By setting domain: :all we tell rails to set the session on the top-level domain (for example library.com) instead of the request host.

(you can also pass a list of domains to the domains option in an array format to support multiple domains)

You will also have to set the tld_length option to tell how rails should parse the top level domain of the domain. So in our case if we want library.ualberta.ca we may need to set this to 3. For most typically applications you would set this value as 2 for demo.com:

Rails.application.config.session_store :cookie_store,
                                       key: "_jupiter_session",
                                       domain: :all,
                                       tld_length: 2

Note: This tld_length option is quite different from config.action_dispatch.tld_length and acts in different ways which can lead to some confusion (there are issues in rails backlog to make this more straightforward). But just be aware here that these are different and will probably not be the same value

URL Helpers with subdomains

URL helpers seem to be working with subdomains.

One caveat is we can no longer can use path helpers like admin_path for subdomains. We will instead have to use the full url helpers like admin_url. If your route file has subdomain constraints then these url helpers will resolve correctly, so admin_url becomes admin.demo.com/admin no matter what domain/subdomain you are on.

Root Routes

Rails has a special root route which is basically the default route of the application. When we have all of our routes under any one of the subdomains, then there can be situations where we don’t have any root route defined at all. Certain gems might depend on the presence of a root route and we need to add checks and balances accordingly.

You also cannot have multiple Root Routes in a Rails application (application will crash). So this puts us in a special place.

So for example this is not allowed as we have two root routes and will error out:

constraints(subdomain: 'admin') do
  root to: 'dashboard#index'

  resources :users, only: [:index, :show] do
    member do
      patch :suspend
      patch :unsuspend
      patch :grant_admin
      patch :revoke_admin
      post :login_as_user
    end
  end
end
root to: 'welcome#index'

How to get around this? There is a simple solution and that is using namespace helpers with an empty path option. If we wrap the routes within the subdomain constraint in a namespace, we are then allowed to have multiple root routes.
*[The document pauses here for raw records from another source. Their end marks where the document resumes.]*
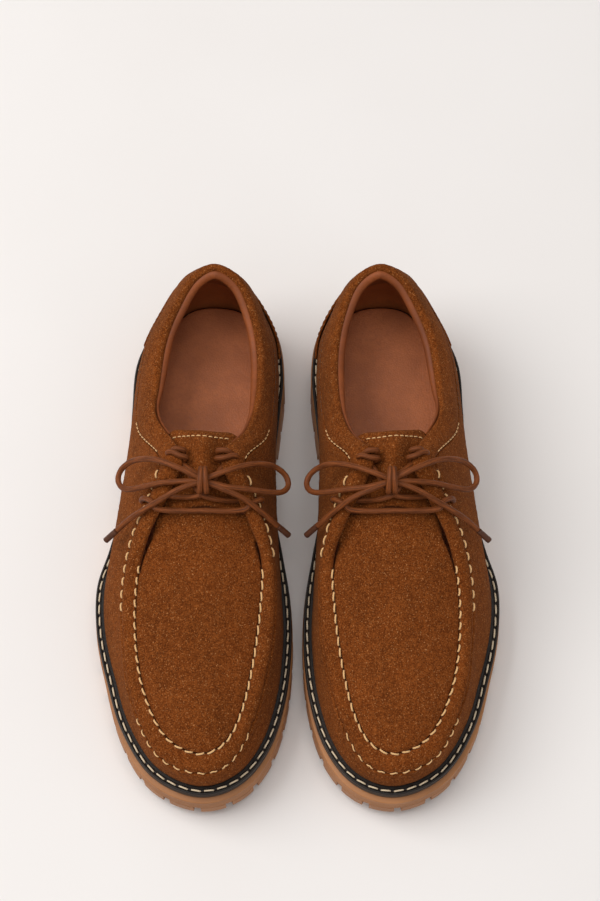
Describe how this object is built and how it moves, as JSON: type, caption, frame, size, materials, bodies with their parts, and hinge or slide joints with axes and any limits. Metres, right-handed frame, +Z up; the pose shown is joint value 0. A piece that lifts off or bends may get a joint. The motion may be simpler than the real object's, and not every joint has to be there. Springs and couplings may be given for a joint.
{
  "type": "pair of lace-up shoes",
  "caption": "Pair of moccasin-toe lace-up leather shoes with rolled apron seam, padded collar, round laces tied in bows, stitched welt and lugged sole.",
  "frame": {"origin": "on the floor, midway between the two shoes and midway between heels and toes", "axes": "+Z up, toes towards -Y, left shoe at +X and right shoe at -X"},
  "size_m": [0.2314, 0.3117, 0.1062],
  "materials": {
    "gum_rubber": "matte",
    "dark_rubber": "matte",
    "welt_leather": "satin",
    "spring_steel": "brushed",
    "cork": "matte",
    "insole_leather": "matte",
    "footbed_leather": "satin",
    "suede": "napped, matte",
    "stiffener": "matte",
    "lining_leather": "satin",
    "lace_leather": "waxed",
    "lace_tip": "satin"
  },
  "bodies": {
    "left_shoe": {"left_outsole": "gum_rubber", "left_heel_lift": "gum_rubber", "left_midsole": "dark_rubber", "left_welt": "welt_leather", "left_shank": "spring_steel", "left_cork_filler": "cork", "left_insole_board": "insole_leather", "left_sock_liner": "footbed_leather", "left_vamp": "suede", "left_apron": "suede", "left_moc_band": "suede", "left_quarter_outer": "suede", "left_quarter_inner": "suede", "left_collar": "suede", "left_heel_foxing": "suede", "left_toe_puff": "stiffener", "left_heel_counter": "stiffener", "left_vamp_lining": "lining_leather", "left_apron_lining": "lining_leather", "left_quarter_lining": "lining_leather", "left_collar_lining": "lining_leather", "left_lace": "lace_leather", "left_aglet_outer": "lace_tip", "left_aglet_inner": "lace_tip"},
    "left_tongue_body": {"left_tongue": "suede"},
    "right_shoe": {"right_outsole": "gum_rubber", "right_heel_lift": "gum_rubber", "right_midsole": "dark_rubber", "right_welt": "welt_leather", "right_shank": "spring_steel", "right_cork_filler": "cork", "right_insole_board": "insole_leather", "right_sock_liner": "footbed_leather", "right_vamp": "suede", "right_apron": "suede", "right_moc_band": "suede", "right_quarter_outer": "suede", "right_quarter_inner": "suede", "right_collar": "suede", "right_heel_foxing": "suede", "right_toe_puff": "stiffener", "right_heel_counter": "stiffener", "right_vamp_lining": "lining_leather", "right_apron_lining": "lining_leather", "right_quarter_lining": "lining_leather", "right_collar_lining": "lining_leather", "right_lace": "lace_leather", "right_aglet_outer": "lace_tip", "right_aglet_inner": "lace_tip"},
    "right_tongue_body": {"right_tongue": "suede"}
  },
  "joints": [
    {"name": "right_shoe_lift", "type": "slide", "parent": "left_shoe", "child": "right_shoe", "axis": [0, 0, 1], "range_m": [0, 0.15]},
    {"name": "left_tongue_flex", "type": "hinge", "parent": "left_shoe", "child": "left_tongue_body", "pos_m": [0.0538, -0.0055, 0.0757], "axis": [-1, 0, 0], "range_deg": [0, 10], "stiffness_Nm_per_rad": 0.3, "springref_deg": -1.72},
    {"name": "right_tongue_flex", "type": "hinge", "parent": "right_shoe", "child": "right_tongue_body", "pos_m": [-0.0538, -0.0055, 0.0757], "axis": [-1, 0, 0], "range_deg": [0, 10], "stiffness_Nm_per_rad": 0.3, "springref_deg": -1.72}
  ]
}
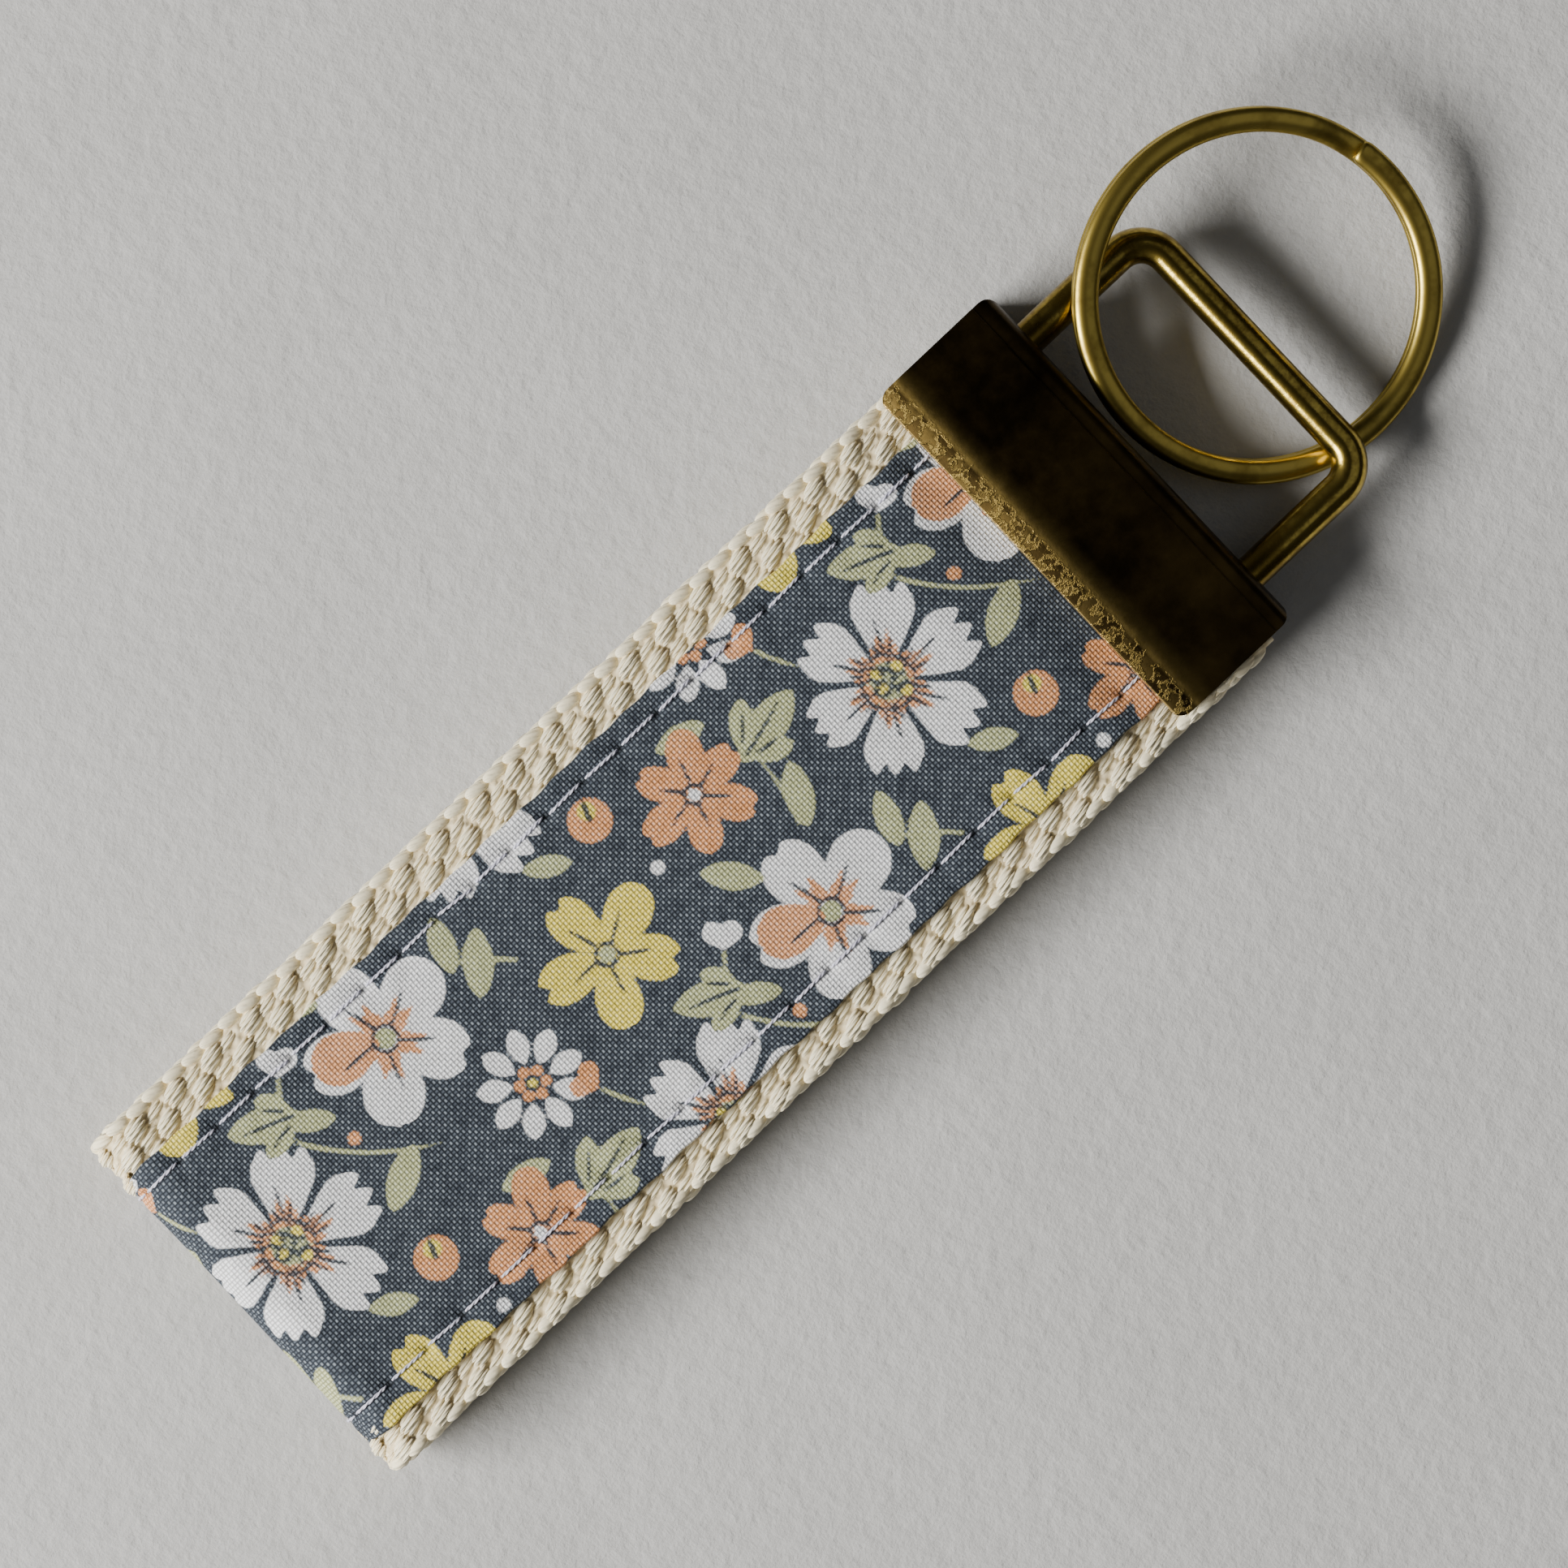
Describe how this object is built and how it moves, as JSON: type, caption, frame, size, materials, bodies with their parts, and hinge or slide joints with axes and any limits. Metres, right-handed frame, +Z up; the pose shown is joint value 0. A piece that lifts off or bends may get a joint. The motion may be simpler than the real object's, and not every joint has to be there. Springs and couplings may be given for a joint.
{
  "type": "key fob",
  "caption": "Short key fob: folded cotton webbing with a topstitched floral strip, held in a brass end clamp with a wire bail and a split key ring.",
  "frame": {"origin": "on the surface that the fob lies on, below the middle of its length and width", "axes": "+X along the strap from the folded end to the key ring, +Y across the strap, +Z up from the surface"},
  "size_m": [0.1153, 0.0321, 0.0075],
  "materials": {
    "webbing": "coarse cream cotton webbing",
    "printed_cotton": "plain-weave cotton, slate blue with a floral print",
    "thread": "white sewing thread",
    "aged_brass": "dark antique brass, worn bright at the lips",
    "brass_wire": "antique brass, semi-gloss"
  },
  "bodies": {
    "strap_and_clamp": {"webbing_strap": "webbing", "printed_strip": "printed_cotton", "needle_thread_left": "thread", "needle_thread_right": "thread", "bobbin_thread_left": "thread", "bobbin_thread_right": "thread", "end_clamp": "aged_brass", "wire_bail": "brass_wire"},
    "key_ring": {"split_ring": "brass_wire"}
  },
  "joints": [
    {"name": "ring_swing", "type": "hinge", "parent": "strap_and_clamp", "child": "key_ring", "pos_m": [0.0415, -0.0083, 0.0016], "axis": [0.9962, -0.0872, 0], "range_deg": [0, 90]}
  ]
}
Plus we get an interesting bonus which is the fact that everything inside this namespace by default is namespaced when looking up controllers and views. We do this quite a bit with our admin section already. For example, all admin controllers will be expected to live in a controllers/admin folder, and each controller will be namespaced accordingly (Admin::UsersController). This also allows us to share configuration/layouts/themes very easily as you can have all your controllers within the admin folder inherit from BaseController instead of ApplicationController. Which allows us to set a layout in this controller. This layout could inject its own admin css/javascript that is separate from the rest of the application. Lastly this gives a super easy way to establish a hierarchy with views when views look up its view path. If we wanted to have a custom navbar/footer or any other shared partials for the admin subdomain, we can take advantage of this. If everything in Admin namespace is inherited from BaseController we can override the default layout partial view paths by sticking our Admin subdomains versions of navbar/footer within a views/admin/base folder. When application layout attempts to render the navbar, it will look through the view hierarchy and render the views/admin/base/navbar instead of the default views/application/navbar as this view/admin/base/navbar comes first. This gives us lots of flexibility for providing a different theme for each subdomain and helping keep code separate from each other.

Of course you have the option to opt out of this namespace. But given the benefits it could be an easy way to organize our code for each subdomain. So this might be the best route we will want to take when we do subdomains.

So by using a namespace, this now works:

constraints(subdomain: 'admin') do
  namespace :admin, path: '' do

    root to: 'dashboard#index'

    resources :users, only: [:index, :show] do
      member do
        patch :suspend
        patch :unsuspend
        patch :grant_admin
        patch :revoke_admin
        post :login_as_user
      end
    end
  end
end
root to: 'welcome#index'

By setting an empty path, we can continue to serve these routes on the home path (/) and allow the admin root route to take precedence over the generic root route when navigating to admin.library.com

Note: The generic catch all root route should probably redirect to the “default” subdomain as a safe fallback? (in our case this is probably era).

Public folder

By default, static content in the public folder would remain exposed to all subdomains (favicon/images, error pages, robots.txt, etc). This might be mostly okay? If we need to override these, we can add routes/controllers to intercept this traffic and serve it yourself (for example we want Peel to have a separate robots.txt from ERA).

Final Thoughts / Conclusion

Overall as this document hopefully outlines, subdomains for the most part are pretty easy to develop with. It has some trade offs and added complexity but most of these are resolvable. There's a couple gotchas as noted above, but this largely depends on how we want to design our subdomains.

I assume we want to move every route into its own subdomain? So we probably want Peel or any new "frontend" routes into their own subdomains, everything currently in Jupiter under an ERA Subdomain. We could also split these current routes up further such as OAI/API/Admin routes into their own subdomains instead of everything under the ERA subdomain. But this has some major gotchas with testing (which hopefully we can find a solution once we deep dive more into subdomains) as noted above.

I think if we keep each "frontend" under a separate subdomain (like peel.library.ualberta.ca) and everything currently in ERA under its own separate subdomain (like era.library.ualberta.ca) then this should be pretty straight forward. In the end, hopefully this allows us to share as much code as we possibility can between "frontends" (as its still just one code base) and still be able to have our entire app hosted on a single application/process without too much pain/complexity.